Saturday, February 18, 2017

Three Aspects of IT Maturity

IT matters not only because it’s pervasive, but more about it also continues to advance, and its nature of the "constructive disruption."

All forward-thinking organizations are on the journey of digital transformation, and IT plays a critical role in leading changes. Since the biggest challenge to business success is IT; often, IT maturity is proportional to the maturity of the entire company. However, the majority of IT organizations get stuck at the lower or mid-level of maturity, to keep the lights on and running in a reactive mode. So, how to improve IT maturity via achieving its strategic value, speed, innovation, and changeability?

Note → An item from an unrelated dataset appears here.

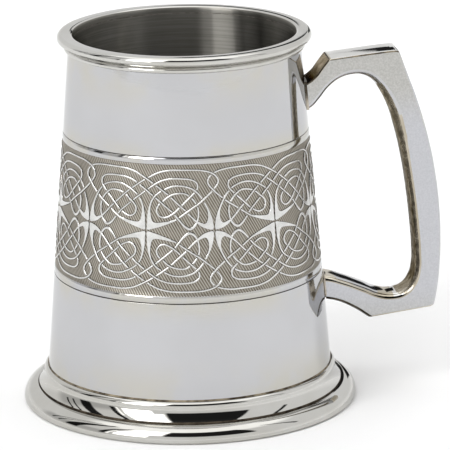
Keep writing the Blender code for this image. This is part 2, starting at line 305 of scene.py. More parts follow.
def patina_and_reflection_pewter():
    """The handle's inner faces: cast metal that kept its brown patina, darkest on the grip. The hollow
    above the upper joint has a painted reflection instead: brown, almost black near the joint.
    """
    nodes = Metal("patina_and_reflection_pewter", (0.32, 0.30, 0.27))
    reach, _, height = nodes.split(nodes.place())
    patches = nodes.ramp(nodes.noise(620.0, 4.0, 0.65, (1.0, 1.0, 0.6)), 0.35, 0.68)
    grip = nodes.mix(patches, (0.085, 0.072, 0.052), (0.370, 0.330, 0.260))
    upper_grip = nodes.mix(patches, (0.200, 0.175, 0.130), (0.480, 0.430, 0.340))
    worn = nodes.mix(patches, (0.30, 0.26, 0.20), (0.60, 0.56, 0.48))
    # Painted reflection of the lip and barrel in the hollow at the upper joint: brown, almost black near
    # the joint.
    hollow = nodes.mix(patches, (0.36, 0.30, 0.22), (0.80, 0.71, 0.57))
    hollow = nodes.tones(height, *PAINTED_DARK_BY_JOINT, (0.02, 0.016, 0.012), hollow)
    colour = nodes.tones(height, *WORN_INSIDE_GRIP, worn, grip)
    colour = nodes.tones(height, *UPPER_INSIDE_GRIP, colour, upper_grip)
    in_hollow = nodes.math("LESS_THAN", reach, AXIS_X + JOINT_HOLLOW_END)
    return nodes.coat(nodes.mix(in_hollow, colour, hollow), nodes.ramp(patches, 0.0, 1.0, 0.34, 0.22),
                      nodes.bump(nodes.noise(500.0, 3.0, 0.6), 0.02 * MM))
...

Strategic IT: IT needs to shift from an order taker to the strategic partner of the business in order to help the business building competitive advantage. IT matters because it becomes an integral part and unique characteristics of the business and IT is a key attribute to business capabilities for building a high-performance enterprise. IT is an important building block in crafting business capabilities. Transformation efforts need to be undertaken as the means of getting to a differentiated capability to accomplish a defined goal. Otherwise, they cannot have a clear focus and business rationale that is essential to gaining any traction in changing. A valid strategic objective, and the strategy - IT-enabled business capability mapping allow you to first understand your business goals, your customers and what they value, and then identifies how to best characterize that value through project portfolio management, define key indicators, and then define those measures appropriate to best assess the performance via the business and customers’ viewpoints, not from IT lens. Running a strategic IT also means to cut out waste and shrink the gap between IT and business, so IT can make a significant contribution to the business’s top line growth. IT leadership is also critical to make a strategic shift for IT. A strategic CIO is the digital visionary, creative communicator, and great IT advocator, once the CIO shows his/her organization worth in a way that a non-IT person understands, and keeps on communicating this until the end of times, suddenly IT will be getting opportunities to take part in wider activities, and can truly become a silver lining for the business.


Customized IT: Digital is the age of people. IT role is to enable the business to exceed customer expectations, increase profitability and maintain a competitive advantage. Highly mature IT organizations are moving from “Align IT with the business,” to “Align IT to the Customers;” from standardized IT to the consumerization of IT for personalization; from siloed IT to integral and people-centric IT. It's tricky to find the right mix of open-ended questions to get customers’ feedback you wouldn't have thought about and more precise questions to actually get the customer to think of something they wouldn't have thought about. IT plays a crucial role in optimizing business processes and enhancing customer experience. Use technology to enable integral design and seamless customer experience, rather than use it as a constraint. Clearly, this requires the CIO to understand both the requirements of the business and customers and the capability of IT to enable it. To improve IT maturity, IT needs to change the emphasis to an “outside-in” approach with that vital focus on users and customers.


Innovation and changeability: The very nature of digital is about change and interconnectivity. Hence, in order to lead digital transformation, IT should be run as the change agent and innovation hub of the business. IT needs to turn around the business’s perception of IT as the change laggard to the proactive change agent which can drive the change for the entire organization as well as catalyze the business’s digital transformation. Due to the changing nature of technologies, IT professionals should also be learning agile and keep update about their knowledge and skill set for adapting to changes. When people are comfortable with the changes via shaping a set of digital minds, business processes are robust, not overly rigid, digital technologies are efficient and convenient, and change mechanism is embedded into every aspect of the businesses, the digital transformation will happen naturally. For the “digital masters” - those high mature digital organizations have high level of digital capabilities to out beat competitions and achieve high performance business result, transformation goes a step further and involves internalization of the outside the box thinking and digital conceptual model so that the newly required behaviors don't require the same kind of effort and vigilance. Change is going smoothly and innovativeness becomes the state of mind.


At the highest level, IT needs to become the game changer for the business. IT matters not only because it’s pervasive, but more about it also continues to advance, and its nature of the "constructive disruption." IT should make a comprehensive assessment of its manageability and strength, its differentiated set of capabilities including innovation ability, as well as its overall organizational maturity. IT maturity is not based on how many years IT organizations have been around and keep running to support the business; but about how well IT can provide innovative solutions to meet business needs and delight customers; how adaptive it is to respond to changes, as well as how far it can leap the top line business growth and lead the business's digital transformation. IT needs to become the digital catalyzer and business game changer.